Screw over PCs? Let them screw over themselves. Take notes when they do something to wreck your game. Write them on cards and make them into randomly selected events. It is SO much fun. When they pull something and argue "Aww come on! That could definitely happen!". Then when you throw it back at them they say "Thats not realistic" you can say "but you said it was perfectly logical when you did it". Its another way to turn crap into a smile. When they pull it, you can smile thinking what a fun random card that will make.

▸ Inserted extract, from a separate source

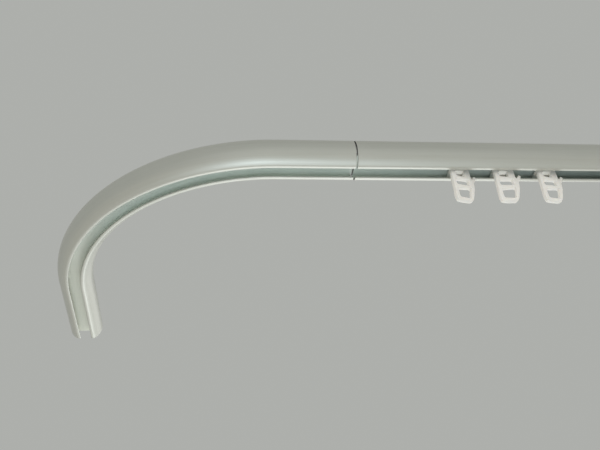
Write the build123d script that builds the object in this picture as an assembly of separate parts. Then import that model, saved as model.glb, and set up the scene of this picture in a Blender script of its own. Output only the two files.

One of the goals of Total Eclipse is to both create a game master's game, where the game master is king, and a players game, where a player's adventurer is more than a wooden cutout. The average character creation game takes several hours per character and is fun - during play test most play testers turned character creation into a fun event where everyone learned each others characters and the game master formed an idea of who the team would end up being.

The game is a game masters dream because there is no attempt to answer every rule lawyer's question. Even an issue like skills is an open topic. Forestry for example is not just about cutting down a tree. A player used it once to give them benefits when climbing trees (using the athletics and acrobatics skill) and another used to to identify what wood would be easiest to find near where they were building a house. Each use presented the game master with a new task of figuring out how to put this into numbers.

coffeyfiend February 20th, 2012 05:19 PM

Re: Welcome to Game Mastery
 
What sort of stipulations does the advantage "Cast Iron Stomach" come with? I assume characters are not protected against poison, but what about a poisonous berry which would have a food value, I presume?